▸ Task brief
Extract the first line through the line containing "loops on a wall." from the listing below, exactly as written.

▸ Raw data
+++

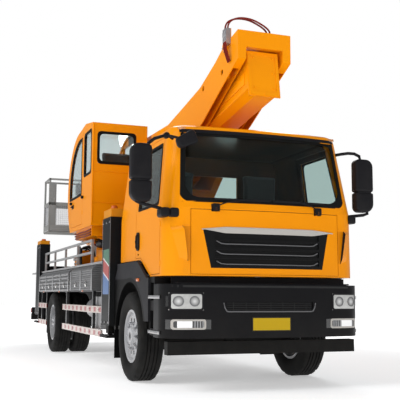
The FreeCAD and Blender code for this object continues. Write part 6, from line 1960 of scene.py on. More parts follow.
@dataclass
class Booth:
    """Window rubbers, seams, handle, latch and hinge cap of the operator's cabin."""

    side_y: float = -1.200
    back_x: float = 1.720
    rubber: float = 0.026
    back_pane: tuple[tuple[float, float], ...] = ((-1.120, 2.862), (-0.565, 3.318))
    side_pane: tuple[tuple[float, float], ...] = ((1.165, 2.730), (1.650, 3.370))
    door_rear: float = 1.005
    door_top: float = 3.345
    door_low: float = 2.480
    door_arc: float = 0.750

    def ring(self, shape: Shape, loop: Sequence[Sequence[float]], hole: Sequence[Sequence[float]],
             axis: Axis, face: float, depth: float) -> None:
        """Adds a rubber between two flat loops on a wall.

        Args:
            shape: the shape that takes it.
            loop: the outer loop.
            hole: the inner loop.
            axis: the wall's normal.
            face: where the rubber's visible face stands.
            depth: how far it goes in.
        """
        def spot(point: Sequence[float]) -> Vector:
            """A loop point in the machine's frame."""
            if axis is Axis.X:
                return Vector((face, point[0], point[1]))
            return Vector((point[0], face, point[1]))
        shape.band([spot(point) for point in loop], [spot(point) for point in hole],
                   axis.vector * depth)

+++

▸ The result
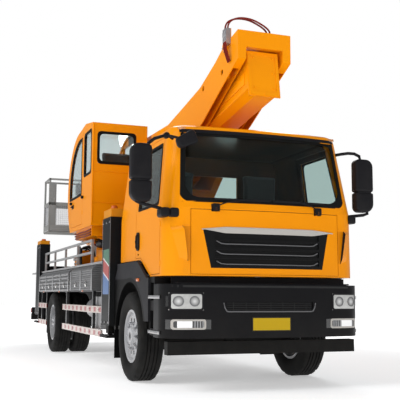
The FreeCAD and Blender code for this object continues. Write part 6, from line 1960 of scene.py on. More parts follow.
@dataclass
class Booth:
    """Window rubbers, seams, handle, latch and hinge cap of the operator's cabin."""

    side_y: float = -1.200
    back_x: float = 1.720
    rubber: float = 0.026
    back_pane: tuple[tuple[float, float], ...] = ((-1.120, 2.862), (-0.565, 3.318))
    side_pane: tuple[tuple[float, float], ...] = ((1.165, 2.730), (1.650, 3.370))
    door_rear: float = 1.005
    door_top: float = 3.345
    door_low: float = 2.480
    door_arc: float = 0.750

    def ring(self, shape: Shape, loop: Sequence[Sequence[float]], hole: Sequence[Sequence[float]],
             axis: Axis, face: float, depth: float) -> None:
        """Adds a rubber between two flat loops on a wall.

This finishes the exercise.